Можно ли еще удивляться тому, что в самые ранние времена музыка понималась не абстрактно, а совершенно конкретно – она была персонифицированной, Божественно-очеловеченной, наделенной индивидуальными, «магическими» качествами? И как вообще связана сила воображения с музыкальным слухом и удовольствием, получаемым от музыки? Обладал ли первобытный человек преимущественно эйдетической[78] способностью наглядно воспринимать образы, было ли у него принципиально иное отношение ко всем музыкальным явлениям? Упомянутому «воображению», которое «демонически выражается как душевная сила магической природы» [85, с. 294], особое внимание уделял Парацельс, считавший, что «превосходное воображение» живет в astris (звездах), и локализовавший его в душе, которая, как и сам Бог, вечна и бессмертна [Там же]. С «воображением» Парацельс также непосредственно связывает «колдовство над изображением» человека, которое дает нам следующий ключ к пониманию музыкально-магических приемов и которому мы уделим внимание еще позже в связи с вопросом о магии музыкальных инструментов. Для начала достаточно будет знать, что здесь используется изображение того существа, на которое хотят оказать магическое воздействие. Люди верили, что могут нанести недругу тот же вред, который причиняют его изображению, проткнув его иглой или повредив каким-нибудь другим способом. Это намерение совершенно необязательно должно служить проявлению сил черной магии.

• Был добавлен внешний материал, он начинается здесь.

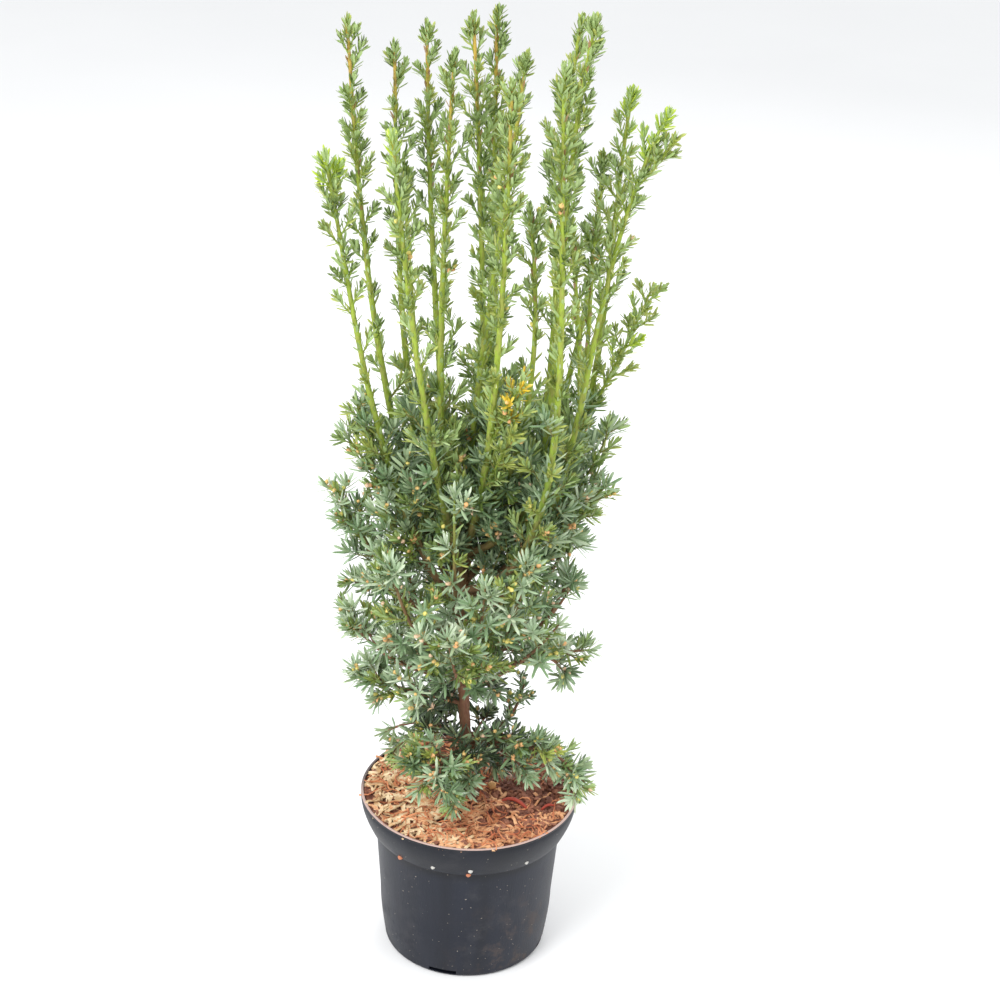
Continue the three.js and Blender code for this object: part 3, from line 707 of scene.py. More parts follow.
def pot_finish():
    """Dark slate plastic with faint flow bands: painted shadow under the collar and painted shade on
    the collar, cloudy dust, dirt low on the right, pale specks, and a lip that is rubbed in front."""
    finish = Finish("slate_plastic", roughness=0.5, ior=1.46, specular_ior_level=0.36)
    bands = finish.noise(34.0, 3.0, stretch=(1, 1, 0.04))
    slate = finish.ramp(bands, [(0.3, linear(22, 25, 34)), (0.7, linear(30, 34, 46))])
    height = finish.axis("Z")
    foot = (POT_HEIGHT - COLLAR_HEIGHT) * MM
    top = POT_HEIGHT * MM
    # Painted shadow in a band under the collar's overhang, and painted shade on the collar itself
    shade = finish.between(height, foot - 0.017, foot - 0.001)
    shade = shade - finish.between(height, foot - 0.0005, foot + 0.0002)
    collar = finish.between(height, foot + 0.0002, foot + 0.004)
    base = finish.blend(shade * 0.8 + collar * 0.45, slate, linear(12, 13, 17))
    cloud = finish.between(finish.noise(26.0, 5.0, 0.65), 0.52, 0.78)
    dusty = finish.blend(cloud * 0.25, base, linear(92, 90, 92))
    low = finish.between(height, 0.13, 0.0)
    right = finish.between(finish.axis("X"), -0.04, 0.07)
    smear = finish.between(finish.noise(48.0, 6.0, 0.7), 0.48, 0.66)
    soiled = finish.blend(low * right * smear * 0.45, dusty, linear(104, 88, 76))
    specks = finish.between(finish.noise(310.0, 2.0, 0.5), 0.71, 0.76)
    speckled = finish.blend(specks * 0.55, soiled, linear(176, 166, 152))
    lip = finish.between(height + finish.noise(120.0) * 0.0004, top - 0.0007, top - 0.0002)
    front = finish.between(finish.axis("Y"), 0.02, -0.03)
    rubbed = finish.blend(lip * (front * 0.7 + 0.15), speckled, linear(206, 176, 166))
    scratches = finish.noise(900.0, 2.0, stretch=(1, 1, 0.12))
    roughness = 0.44 + cloud * 0.2 + smear * low * 0.15
    return finish.paint(rubbed, roughness, scratches + bands * 2.0, 0.00025)


def soil_finish():
    """Damp peat: dark crumbs with brown and reddish grains."""
    finish = Finish("dark_peat", roughness=0.95)
    grains = finish.noise(190.0, 6.0, 0.7)
    stops = [(0.35, linear(70, 40, 32)), (0.52, linear(122, 74, 58)), (0.7, linear(172, 118, 90))]
    return finish.paint(finish.ramp(grains, stops), None, grains, 0.003)


def mulch_finish(name, dark, light):
    """Shredded bark or straw, mottled as torn fibre is."""
    finish = Finish(name, roughness=0.85)
    tone = finish.noise(55.0, 2.0)
    fibres = finish.noise(240.0, 4.0, 0.65)
    share = finish.between(tone * 0.65 + fibres * 0.35, 0.38, 0.62)
    return finish.paint(finish.blend(share, linear(*dark), linear(*light)), None, fibres, 0.0008)


def floor_finish():
    finish = Finish("pale_floor", roughness=0.9)
    drift = finish.noise(1.6, 2.0)
    return finish.paint(finish.blend(drift, linear(238, 238, 238), linear(243, 243, 243)))


def unit(vectors):
    vectors = np.asarray(vectors, float)
    return vectors / np.maximum(np.linalg.norm(vectors, axis=-1, keepdims=True), 1e-9)


def mix(first, second, share):
    return first + (second - first) * share


def clamp(value, low=0.0, high=1.0):
    return max(low, min(high, value))


def seeded_dice(seed):
    """The solids' own dice, which give the same numbers on every run."""
    state = seed

    def roll():
        nonlocal state
        state = (state * 1664525 + 1013904223) % 4294967296
        return state / 4294967296

    return roll


class Course:
    """A curve in millimetres, walked by shares of its length, with a level direction across it."""

    def __init__(self, controls, level, steps=64):
        share = np.linspace(0, 1, steps + 1)[:, None]
        degree = len(controls) - 1
        parts = [math.comb(degree, i) * share**i * (1 - share) ** (degree - i) for i in range(degree + 1)]
        self.points = sum(part * np.asarray(control, float) for part, control in zip(parts, controls))
        self.slopes = np.gradient(self.points, axis=0)
        walked = np.cumsum(np.linalg.norm(np.diff(self.points, axis=0), axis=1))
        self.length = float(walked[-1])
        self.shares = np.concatenate([[0], walked]) / self.length
        self.level = unit(level)

    def walk(self, values, share):
        return np.stack([np.interp(share, self.shares, values[:, axis]) for axis in range(3)], axis=1)

    def at(self, share):
        share = np.atleast_1d(np.asarray(share, float))
        along = unit(self.walk(self.slopes, share))
        across = unit(self.level - along * (along @ self.level)[:, None])
        return Frames(self.walk(self.points, share), along, across, np.cross(along, across))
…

История музыки во все времена обнаруживает многочисленные примеры «колдовства над изображением», причем сам человек или музыкальный инструмент становится «звучащим» изображением богов природы. Он приобретает магические способности, подражая необычным, зловещим голосам природы и таким образом подчиняя их себе. Колдун странствующего германского племени, описание которого послужило вступлением к этой части, тоже занимался музыкальным «колдовством над изображением».
Мы это ясно видим на примере музыкального заклинания дождя у многих первобытных народов. Согласно Вильгельму Вундту [86], у индейцев цуни в Новой Мексике трещотка бога дождя должна подражать шуму падающих капель и таким образом вызывать дождь. По этой же причине маски людей, исполняющих колдовской танец, изображают облака. Удары в металлические диски вместе с заклинанием вызывают гром. Комбарье приводит примеры мелодий дождя [87, с. 38]. Скачки октав и понижение мелодии примерно на полторы октавы тоже считаются своего рода «колдовством над изображением»: звуковые шаги символизируют нависание облаков над землей и последующий ливень. «Колдовством над изображением» является церемония летнего солнцестояния у индейцев цуни, чьи жрецы, произнося нараспев заклинания, ходили по домам, при этом обливая себя водой [86, IV, с. 535]. Как получилось, что эту же форму исконно народного заклинания дождя можно обнаружить в Греции? Распевая песни, девушка, украшенная травами и цветами, обходит дома, а каждая хозяйка дома обливает ее водой из ведра [88, с. 101]. Согласно Вундту, эту форму заклинания дождя можно встретить у самых разных народов. Зачастую она выражается только в обливании водой служанки, «дождевой девушки».